One of the interesting things about my job is that no day is ever dull. I have no idea what I am walking into on a daily basis. I see everything, and there is no pattern to it. It certainly makes for an interesting job.
Today I did a job interview for a paralegal position. We had just filled the position the day before, but who knows? Business is growing, people don’t work out, and hey, if someone is really special, maybe we could find room for them now. I was interviewing someone who was a very strong candidate. I was in the middle of trying to explain that the opening she was interviewing for had been filled, but…and she snapped at me in anger. She ultimately stormed out, ignoring my proffered handshake. You would think getting mad at the guy interviewing you for the position would be an obvious mistake that a job candidate would avoid. I mean, the interview was free, the candidate was local (it’s not like she drove accross the country to see me) and I was trying to explain that we might have an opportunity for her. I mean, heck, the interview was a just a few minutes long. You can’t keep it together for five minutes without a tantrum? Why would I hire you?
Strangely, this is the third time I can remember it happening. One lady came in and said the immortal first words, “Well, first off, I don’t think you can afford me!” This is when I was in a 10,000 square foot office, with 30 employees, mind you. And she was interviewing for a paralegal position. Craziness.
One time I asked a candidate for an attorney position why he had about thirty different employers in two years, and he practically bit my head off. He just screamed, “You saw my resume before I came up here! Why did you ask me for an interview if you weren’t interested?” Out of all the different ways that question could have been answered (“I was trying to find the perfect job.” or “I like to travel.” or “I was on drugs and now I’m sober.”) I have to admit I was not expecting that one.
Folks, I get to make the decisions around here. If you act a fool during the job interview, the only way I could be an even bigger idiot would be to ignore it and hire you. It’s kind of like American Idol. There’s lots of you and only one of me. And if you walk away without the job, trust me, someone else will fill it.

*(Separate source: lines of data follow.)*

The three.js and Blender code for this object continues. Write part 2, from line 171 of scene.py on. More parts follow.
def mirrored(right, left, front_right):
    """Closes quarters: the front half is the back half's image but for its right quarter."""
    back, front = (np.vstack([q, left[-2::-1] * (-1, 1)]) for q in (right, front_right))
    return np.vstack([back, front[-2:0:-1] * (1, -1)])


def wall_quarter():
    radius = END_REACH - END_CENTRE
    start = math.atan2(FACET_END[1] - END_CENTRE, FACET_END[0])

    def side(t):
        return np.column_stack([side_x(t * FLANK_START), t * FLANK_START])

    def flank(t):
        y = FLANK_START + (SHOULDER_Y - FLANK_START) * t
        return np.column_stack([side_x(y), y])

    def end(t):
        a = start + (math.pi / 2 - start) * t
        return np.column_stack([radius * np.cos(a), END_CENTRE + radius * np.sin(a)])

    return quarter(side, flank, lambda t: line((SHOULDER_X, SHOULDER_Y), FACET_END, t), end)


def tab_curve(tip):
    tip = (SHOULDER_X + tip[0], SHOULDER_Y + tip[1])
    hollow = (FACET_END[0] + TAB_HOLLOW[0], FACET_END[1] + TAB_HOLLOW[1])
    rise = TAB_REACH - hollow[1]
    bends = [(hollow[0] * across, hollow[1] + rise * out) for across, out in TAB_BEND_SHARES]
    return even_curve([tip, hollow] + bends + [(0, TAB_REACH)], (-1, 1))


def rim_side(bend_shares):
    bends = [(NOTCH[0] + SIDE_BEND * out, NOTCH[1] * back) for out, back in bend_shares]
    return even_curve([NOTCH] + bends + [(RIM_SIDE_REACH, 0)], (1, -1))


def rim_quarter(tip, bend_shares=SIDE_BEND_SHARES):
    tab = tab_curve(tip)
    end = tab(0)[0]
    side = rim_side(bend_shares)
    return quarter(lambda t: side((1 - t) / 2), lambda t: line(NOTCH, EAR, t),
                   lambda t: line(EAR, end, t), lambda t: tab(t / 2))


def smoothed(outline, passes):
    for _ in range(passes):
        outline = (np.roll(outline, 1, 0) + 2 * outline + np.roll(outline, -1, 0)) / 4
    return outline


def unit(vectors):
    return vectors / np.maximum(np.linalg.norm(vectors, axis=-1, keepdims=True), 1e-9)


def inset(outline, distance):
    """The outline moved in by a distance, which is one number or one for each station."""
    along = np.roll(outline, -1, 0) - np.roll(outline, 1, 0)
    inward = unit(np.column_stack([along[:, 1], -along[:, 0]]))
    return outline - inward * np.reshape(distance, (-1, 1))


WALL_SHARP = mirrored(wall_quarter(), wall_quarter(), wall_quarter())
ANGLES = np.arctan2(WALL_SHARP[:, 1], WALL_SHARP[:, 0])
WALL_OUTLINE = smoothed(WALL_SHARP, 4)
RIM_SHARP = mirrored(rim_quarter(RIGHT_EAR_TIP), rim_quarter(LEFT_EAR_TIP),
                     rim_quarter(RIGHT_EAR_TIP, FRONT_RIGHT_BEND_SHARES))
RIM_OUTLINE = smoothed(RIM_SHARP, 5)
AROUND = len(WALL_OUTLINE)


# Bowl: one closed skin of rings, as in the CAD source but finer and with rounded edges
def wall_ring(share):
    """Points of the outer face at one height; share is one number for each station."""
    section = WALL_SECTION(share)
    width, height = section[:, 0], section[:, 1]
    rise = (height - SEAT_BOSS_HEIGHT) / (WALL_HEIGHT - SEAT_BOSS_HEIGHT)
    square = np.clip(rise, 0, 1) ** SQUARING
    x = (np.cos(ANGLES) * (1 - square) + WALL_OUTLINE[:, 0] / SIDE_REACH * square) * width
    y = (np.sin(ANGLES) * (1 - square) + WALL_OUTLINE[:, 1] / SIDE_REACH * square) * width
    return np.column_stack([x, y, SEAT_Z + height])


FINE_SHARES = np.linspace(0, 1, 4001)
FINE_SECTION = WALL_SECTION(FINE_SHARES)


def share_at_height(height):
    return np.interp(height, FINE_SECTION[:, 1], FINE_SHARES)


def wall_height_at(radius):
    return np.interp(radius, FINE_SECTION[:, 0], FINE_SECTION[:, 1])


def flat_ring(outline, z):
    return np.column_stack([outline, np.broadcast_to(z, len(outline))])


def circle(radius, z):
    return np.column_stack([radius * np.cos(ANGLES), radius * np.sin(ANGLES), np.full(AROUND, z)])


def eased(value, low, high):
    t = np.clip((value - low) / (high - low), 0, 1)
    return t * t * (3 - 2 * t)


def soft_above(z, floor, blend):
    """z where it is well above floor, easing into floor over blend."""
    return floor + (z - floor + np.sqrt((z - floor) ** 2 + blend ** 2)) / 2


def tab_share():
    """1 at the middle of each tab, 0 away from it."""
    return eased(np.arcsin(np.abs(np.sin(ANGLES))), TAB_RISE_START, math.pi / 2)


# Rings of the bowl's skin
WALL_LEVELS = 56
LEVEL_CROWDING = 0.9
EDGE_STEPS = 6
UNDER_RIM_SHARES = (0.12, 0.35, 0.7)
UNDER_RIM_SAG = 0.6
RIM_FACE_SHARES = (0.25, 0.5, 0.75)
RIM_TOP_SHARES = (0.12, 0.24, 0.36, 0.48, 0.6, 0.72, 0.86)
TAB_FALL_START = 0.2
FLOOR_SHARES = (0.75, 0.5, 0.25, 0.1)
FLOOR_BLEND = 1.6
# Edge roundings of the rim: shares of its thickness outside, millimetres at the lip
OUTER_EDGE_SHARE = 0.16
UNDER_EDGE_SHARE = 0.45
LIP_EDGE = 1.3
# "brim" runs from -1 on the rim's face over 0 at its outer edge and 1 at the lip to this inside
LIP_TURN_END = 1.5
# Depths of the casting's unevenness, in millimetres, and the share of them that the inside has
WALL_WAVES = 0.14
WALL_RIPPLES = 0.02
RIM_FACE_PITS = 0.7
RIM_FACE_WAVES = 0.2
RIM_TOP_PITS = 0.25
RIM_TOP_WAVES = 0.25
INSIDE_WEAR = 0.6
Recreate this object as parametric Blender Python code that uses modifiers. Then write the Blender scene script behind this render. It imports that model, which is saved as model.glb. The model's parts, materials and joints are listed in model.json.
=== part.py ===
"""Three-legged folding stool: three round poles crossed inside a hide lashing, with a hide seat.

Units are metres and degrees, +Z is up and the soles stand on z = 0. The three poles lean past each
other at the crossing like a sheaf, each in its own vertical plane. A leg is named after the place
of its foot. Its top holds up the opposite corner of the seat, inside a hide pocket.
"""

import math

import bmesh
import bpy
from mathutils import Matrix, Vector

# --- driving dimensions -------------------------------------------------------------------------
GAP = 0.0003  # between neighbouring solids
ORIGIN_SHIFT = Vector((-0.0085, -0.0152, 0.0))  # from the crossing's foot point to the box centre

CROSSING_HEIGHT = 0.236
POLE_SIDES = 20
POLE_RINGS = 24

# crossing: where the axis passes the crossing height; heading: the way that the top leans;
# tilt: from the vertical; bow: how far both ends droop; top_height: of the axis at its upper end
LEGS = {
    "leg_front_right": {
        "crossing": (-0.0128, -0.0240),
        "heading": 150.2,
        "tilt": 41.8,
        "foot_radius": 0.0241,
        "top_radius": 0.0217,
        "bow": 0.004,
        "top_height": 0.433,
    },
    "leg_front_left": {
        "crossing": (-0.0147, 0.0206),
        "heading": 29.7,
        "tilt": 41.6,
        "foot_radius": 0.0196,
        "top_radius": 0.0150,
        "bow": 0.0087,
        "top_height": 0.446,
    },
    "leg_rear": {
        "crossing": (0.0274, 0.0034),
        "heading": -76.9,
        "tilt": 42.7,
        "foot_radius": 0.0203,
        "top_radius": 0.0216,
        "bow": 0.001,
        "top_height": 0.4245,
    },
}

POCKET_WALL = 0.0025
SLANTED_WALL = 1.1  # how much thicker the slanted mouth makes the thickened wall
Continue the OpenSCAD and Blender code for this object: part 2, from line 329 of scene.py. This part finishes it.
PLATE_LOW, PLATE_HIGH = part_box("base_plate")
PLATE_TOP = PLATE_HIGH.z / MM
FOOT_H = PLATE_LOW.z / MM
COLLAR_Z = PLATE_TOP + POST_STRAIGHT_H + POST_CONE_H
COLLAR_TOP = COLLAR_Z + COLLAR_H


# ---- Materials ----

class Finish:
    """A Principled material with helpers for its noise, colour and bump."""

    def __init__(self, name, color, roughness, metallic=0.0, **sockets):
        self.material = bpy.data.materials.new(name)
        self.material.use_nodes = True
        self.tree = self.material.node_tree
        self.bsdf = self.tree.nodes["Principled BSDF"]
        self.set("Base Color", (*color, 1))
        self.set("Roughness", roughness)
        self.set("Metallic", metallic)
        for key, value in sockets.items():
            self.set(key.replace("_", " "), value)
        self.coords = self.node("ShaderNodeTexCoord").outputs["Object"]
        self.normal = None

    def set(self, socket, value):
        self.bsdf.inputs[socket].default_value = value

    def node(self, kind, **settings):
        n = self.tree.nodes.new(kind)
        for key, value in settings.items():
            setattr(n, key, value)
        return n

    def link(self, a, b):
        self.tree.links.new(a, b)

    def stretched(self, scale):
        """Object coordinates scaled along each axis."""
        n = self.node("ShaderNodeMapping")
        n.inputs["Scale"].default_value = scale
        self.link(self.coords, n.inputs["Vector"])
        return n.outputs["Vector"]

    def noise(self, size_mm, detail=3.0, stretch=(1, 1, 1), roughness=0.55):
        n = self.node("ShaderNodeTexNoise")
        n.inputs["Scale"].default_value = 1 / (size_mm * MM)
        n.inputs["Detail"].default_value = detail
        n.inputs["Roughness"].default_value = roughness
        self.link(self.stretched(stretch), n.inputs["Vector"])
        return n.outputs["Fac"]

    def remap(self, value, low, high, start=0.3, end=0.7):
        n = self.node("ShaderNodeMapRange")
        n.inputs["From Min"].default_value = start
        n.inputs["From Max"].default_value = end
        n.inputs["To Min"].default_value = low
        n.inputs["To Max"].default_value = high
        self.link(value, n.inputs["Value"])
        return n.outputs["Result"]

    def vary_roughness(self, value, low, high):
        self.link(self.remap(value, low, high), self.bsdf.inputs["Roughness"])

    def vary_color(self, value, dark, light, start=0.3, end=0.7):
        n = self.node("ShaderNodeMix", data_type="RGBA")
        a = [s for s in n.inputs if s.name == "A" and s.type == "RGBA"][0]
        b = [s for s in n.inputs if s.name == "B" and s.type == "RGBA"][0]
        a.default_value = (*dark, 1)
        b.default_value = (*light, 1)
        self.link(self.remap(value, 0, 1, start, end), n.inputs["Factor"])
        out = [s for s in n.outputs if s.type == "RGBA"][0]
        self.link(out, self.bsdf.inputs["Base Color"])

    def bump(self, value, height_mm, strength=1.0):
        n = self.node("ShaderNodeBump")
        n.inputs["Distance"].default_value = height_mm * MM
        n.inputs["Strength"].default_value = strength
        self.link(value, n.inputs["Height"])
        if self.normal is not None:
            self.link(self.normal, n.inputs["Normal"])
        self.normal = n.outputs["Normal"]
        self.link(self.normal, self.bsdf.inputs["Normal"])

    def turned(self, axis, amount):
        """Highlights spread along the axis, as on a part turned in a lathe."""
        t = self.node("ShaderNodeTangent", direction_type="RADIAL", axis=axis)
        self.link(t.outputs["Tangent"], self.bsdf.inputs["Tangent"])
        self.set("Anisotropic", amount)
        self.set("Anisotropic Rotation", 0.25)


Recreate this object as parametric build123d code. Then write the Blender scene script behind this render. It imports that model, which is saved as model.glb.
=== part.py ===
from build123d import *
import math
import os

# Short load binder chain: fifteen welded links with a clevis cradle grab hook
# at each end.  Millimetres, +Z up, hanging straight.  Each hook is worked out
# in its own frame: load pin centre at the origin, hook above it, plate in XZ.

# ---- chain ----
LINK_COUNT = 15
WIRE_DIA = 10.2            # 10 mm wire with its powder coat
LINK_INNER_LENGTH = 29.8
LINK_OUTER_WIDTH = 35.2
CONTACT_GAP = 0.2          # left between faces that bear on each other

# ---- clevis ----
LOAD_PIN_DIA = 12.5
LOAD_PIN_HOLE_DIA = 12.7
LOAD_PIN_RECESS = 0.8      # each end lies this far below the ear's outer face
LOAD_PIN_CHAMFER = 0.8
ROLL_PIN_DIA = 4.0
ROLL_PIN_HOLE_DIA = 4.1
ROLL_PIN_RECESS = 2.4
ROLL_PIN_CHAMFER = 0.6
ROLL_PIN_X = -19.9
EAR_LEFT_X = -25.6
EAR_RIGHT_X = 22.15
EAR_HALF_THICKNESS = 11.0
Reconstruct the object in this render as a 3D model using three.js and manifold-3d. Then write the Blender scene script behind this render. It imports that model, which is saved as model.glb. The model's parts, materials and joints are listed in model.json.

And then right after she left, I hear that there is a woman in the lobby who insists that she knows me and we went to high school together. She comes in and she is a complete stranger. I have no clue. She reminds me we “did business in high school together.” Um, what?
She proceeds to let me know that NASA can read her heartbeat from the satellites. Oh, and Tim, I do know Tim, right? He has the police all in on it. They can read her thoughts. And the million dollar check? The Soviets won’t let her receive it.
I had to excuse myself. I would still be there listening to her rant. I left her for my staff to deal with.